| Task to carry out |
Every line in the data below from the one containing "the head on" down to the one containing "obj.parent = empty", both included, must be retyped exactly; no other line is to appear.
** BEGIN Given information **
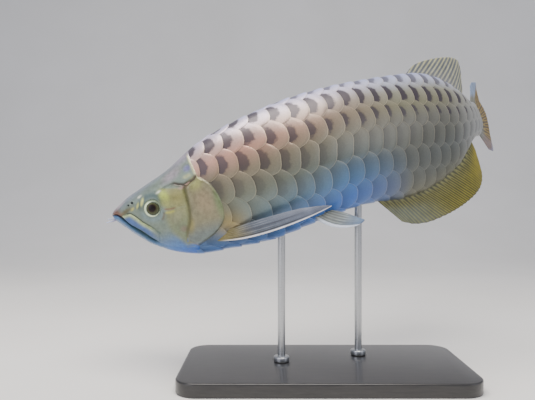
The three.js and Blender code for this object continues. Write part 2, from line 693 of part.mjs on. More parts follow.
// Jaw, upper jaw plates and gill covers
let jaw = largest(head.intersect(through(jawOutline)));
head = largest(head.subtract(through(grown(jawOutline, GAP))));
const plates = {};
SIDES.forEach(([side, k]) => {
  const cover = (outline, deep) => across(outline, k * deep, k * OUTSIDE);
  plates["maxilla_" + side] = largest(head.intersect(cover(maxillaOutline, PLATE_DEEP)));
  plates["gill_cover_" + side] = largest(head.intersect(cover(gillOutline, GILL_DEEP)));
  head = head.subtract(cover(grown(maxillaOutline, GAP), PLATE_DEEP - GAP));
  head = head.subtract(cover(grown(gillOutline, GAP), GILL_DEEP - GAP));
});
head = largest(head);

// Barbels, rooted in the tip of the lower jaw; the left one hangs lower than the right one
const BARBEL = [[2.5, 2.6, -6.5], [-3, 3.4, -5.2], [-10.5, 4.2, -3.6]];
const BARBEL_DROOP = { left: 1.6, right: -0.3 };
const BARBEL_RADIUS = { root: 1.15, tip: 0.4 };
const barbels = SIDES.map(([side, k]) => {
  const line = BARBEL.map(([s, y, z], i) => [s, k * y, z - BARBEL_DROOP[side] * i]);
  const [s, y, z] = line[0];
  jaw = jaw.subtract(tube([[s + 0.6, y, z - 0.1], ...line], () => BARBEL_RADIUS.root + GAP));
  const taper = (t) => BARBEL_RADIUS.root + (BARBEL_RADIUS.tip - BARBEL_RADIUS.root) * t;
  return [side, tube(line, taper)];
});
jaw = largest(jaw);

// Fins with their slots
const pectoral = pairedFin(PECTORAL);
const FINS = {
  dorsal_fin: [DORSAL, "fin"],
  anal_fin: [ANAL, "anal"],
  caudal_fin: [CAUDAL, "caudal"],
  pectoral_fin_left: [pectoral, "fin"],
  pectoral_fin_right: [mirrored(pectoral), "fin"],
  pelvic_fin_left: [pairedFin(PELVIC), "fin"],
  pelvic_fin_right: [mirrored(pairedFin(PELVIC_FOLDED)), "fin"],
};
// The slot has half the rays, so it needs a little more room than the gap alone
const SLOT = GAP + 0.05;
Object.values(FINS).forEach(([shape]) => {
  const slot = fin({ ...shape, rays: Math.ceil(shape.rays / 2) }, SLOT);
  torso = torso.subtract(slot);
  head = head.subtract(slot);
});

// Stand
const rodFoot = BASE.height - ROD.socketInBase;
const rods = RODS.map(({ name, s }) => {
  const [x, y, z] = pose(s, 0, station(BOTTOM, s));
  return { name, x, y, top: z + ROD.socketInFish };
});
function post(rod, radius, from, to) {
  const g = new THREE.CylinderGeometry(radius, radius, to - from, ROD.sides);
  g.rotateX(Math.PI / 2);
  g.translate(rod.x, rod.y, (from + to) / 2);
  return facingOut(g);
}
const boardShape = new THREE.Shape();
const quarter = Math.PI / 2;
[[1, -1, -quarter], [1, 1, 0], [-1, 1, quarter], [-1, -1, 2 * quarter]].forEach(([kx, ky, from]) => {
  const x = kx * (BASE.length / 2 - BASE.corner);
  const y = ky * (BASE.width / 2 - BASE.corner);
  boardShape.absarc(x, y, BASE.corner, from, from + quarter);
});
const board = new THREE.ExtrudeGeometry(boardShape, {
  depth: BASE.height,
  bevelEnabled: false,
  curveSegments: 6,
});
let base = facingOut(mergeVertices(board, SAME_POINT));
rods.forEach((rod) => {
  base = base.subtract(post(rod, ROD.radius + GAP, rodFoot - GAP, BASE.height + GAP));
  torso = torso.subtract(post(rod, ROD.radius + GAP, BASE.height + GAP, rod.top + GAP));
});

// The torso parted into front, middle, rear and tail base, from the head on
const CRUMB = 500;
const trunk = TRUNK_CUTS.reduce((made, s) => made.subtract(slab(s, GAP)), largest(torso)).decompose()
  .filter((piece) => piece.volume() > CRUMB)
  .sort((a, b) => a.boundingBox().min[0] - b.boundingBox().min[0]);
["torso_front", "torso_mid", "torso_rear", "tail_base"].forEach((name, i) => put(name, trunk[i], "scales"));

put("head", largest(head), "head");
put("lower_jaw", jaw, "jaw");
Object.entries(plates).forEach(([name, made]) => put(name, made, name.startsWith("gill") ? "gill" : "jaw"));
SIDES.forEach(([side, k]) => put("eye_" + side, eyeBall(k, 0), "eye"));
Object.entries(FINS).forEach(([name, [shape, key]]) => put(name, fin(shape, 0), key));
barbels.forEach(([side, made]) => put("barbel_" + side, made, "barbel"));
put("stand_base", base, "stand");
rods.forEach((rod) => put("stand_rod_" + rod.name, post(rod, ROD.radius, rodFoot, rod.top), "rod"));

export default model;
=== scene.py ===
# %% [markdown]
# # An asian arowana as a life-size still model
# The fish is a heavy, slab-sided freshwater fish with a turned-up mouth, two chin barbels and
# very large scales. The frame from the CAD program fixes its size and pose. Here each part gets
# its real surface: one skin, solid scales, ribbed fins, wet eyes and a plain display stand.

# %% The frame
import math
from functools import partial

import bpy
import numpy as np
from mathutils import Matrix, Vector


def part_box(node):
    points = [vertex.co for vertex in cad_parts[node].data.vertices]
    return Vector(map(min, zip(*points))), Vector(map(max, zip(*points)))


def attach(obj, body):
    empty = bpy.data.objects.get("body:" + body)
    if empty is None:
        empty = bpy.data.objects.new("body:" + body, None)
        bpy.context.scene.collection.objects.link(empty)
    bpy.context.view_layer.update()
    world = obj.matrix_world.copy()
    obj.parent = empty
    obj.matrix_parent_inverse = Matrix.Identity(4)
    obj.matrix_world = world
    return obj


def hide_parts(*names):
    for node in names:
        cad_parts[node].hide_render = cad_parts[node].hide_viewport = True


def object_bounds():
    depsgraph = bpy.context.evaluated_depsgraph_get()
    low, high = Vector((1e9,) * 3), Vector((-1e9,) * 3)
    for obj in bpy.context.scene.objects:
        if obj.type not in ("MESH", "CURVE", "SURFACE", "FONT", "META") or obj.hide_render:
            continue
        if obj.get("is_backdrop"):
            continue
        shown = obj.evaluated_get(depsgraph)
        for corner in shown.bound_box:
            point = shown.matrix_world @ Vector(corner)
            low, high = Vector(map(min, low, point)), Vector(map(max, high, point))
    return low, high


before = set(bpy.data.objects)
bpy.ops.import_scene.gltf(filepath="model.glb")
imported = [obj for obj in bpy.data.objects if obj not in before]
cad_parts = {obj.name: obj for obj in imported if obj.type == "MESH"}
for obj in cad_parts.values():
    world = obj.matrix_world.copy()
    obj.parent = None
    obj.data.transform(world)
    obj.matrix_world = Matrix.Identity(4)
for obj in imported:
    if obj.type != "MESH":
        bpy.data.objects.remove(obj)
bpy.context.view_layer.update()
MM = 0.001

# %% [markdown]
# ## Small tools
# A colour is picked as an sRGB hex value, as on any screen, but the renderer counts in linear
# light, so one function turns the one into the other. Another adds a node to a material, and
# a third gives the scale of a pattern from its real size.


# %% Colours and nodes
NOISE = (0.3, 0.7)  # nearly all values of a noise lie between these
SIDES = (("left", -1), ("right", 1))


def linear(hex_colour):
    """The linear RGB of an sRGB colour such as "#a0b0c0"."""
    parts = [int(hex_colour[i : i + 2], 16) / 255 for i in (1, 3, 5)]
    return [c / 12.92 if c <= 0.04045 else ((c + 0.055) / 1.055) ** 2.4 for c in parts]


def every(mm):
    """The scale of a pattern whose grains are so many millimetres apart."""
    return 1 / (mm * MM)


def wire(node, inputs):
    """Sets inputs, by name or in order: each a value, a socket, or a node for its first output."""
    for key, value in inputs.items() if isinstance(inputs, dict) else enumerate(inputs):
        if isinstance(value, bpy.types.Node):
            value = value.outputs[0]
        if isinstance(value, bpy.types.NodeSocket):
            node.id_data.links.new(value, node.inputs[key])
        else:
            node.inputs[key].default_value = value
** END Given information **
| Task solution |
// The torso parted into front, middle, rear and tail base, from the head on
const CRUMB = 500;
const trunk = TRUNK_CUTS.reduce((made, s) => made.subtract(slab(s, GAP)), largest(torso)).decompose()
  .filter((piece) => piece.volume() > CRUMB)
  .sort((a, b) => a.boundingBox().min[0] - b.boundingBox().min[0]);
["torso_front", "torso_mid", "torso_rear", "tail_base"].forEach((name, i) => put(name, trunk[i], "scales"));

put("head", largest(head), "head");
put("lower_jaw", jaw, "jaw");
Object.entries(plates).forEach(([name, made]) => put(name, made, name.startsWith("gill") ? "gill" : "jaw"));
SIDES.forEach(([side, k]) => put("eye_" + side, eyeBall(k, 0), "eye"));
Object.entries(FINS).forEach(([name, [shape, key]]) => put(name, fin(shape, 0), key));
barbels.forEach(([side, made]) => put("barbel_" + side, made, "barbel"));
put("stand_base", base, "stand");
rods.forEach((rod) => put("stand_rod_" + rod.name, post(rod, ROD.radius, rodFoot, rod.top), "rod"));

export default model;
=== scene.py ===
# %% [markdown]
# # An asian arowana as a life-size still model
# The fish is a heavy, slab-sided freshwater fish with a turned-up mouth, two chin barbels and
# very large scales. The frame from the CAD program fixes its size and pose. Here each part gets
# its real surface: one skin, solid scales, ribbed fins, wet eyes and a plain display stand.

# %% The frame
import math
from functools import partial

import bpy
import numpy as np
from mathutils import Matrix, Vector


def part_box(node):
    points = [vertex.co for vertex in cad_parts[node].data.vertices]
    return Vector(map(min, zip(*points))), Vector(map(max, zip(*points)))


def attach(obj, body):
    empty = bpy.data.objects.get("body:" + body)
    if empty is None:
        empty = bpy.data.objects.new("body:" + body, None)
        bpy.context.scene.collection.objects.link(empty)
    bpy.context.view_layer.update()
    world = obj.matrix_world.copy()
    obj.parent = empty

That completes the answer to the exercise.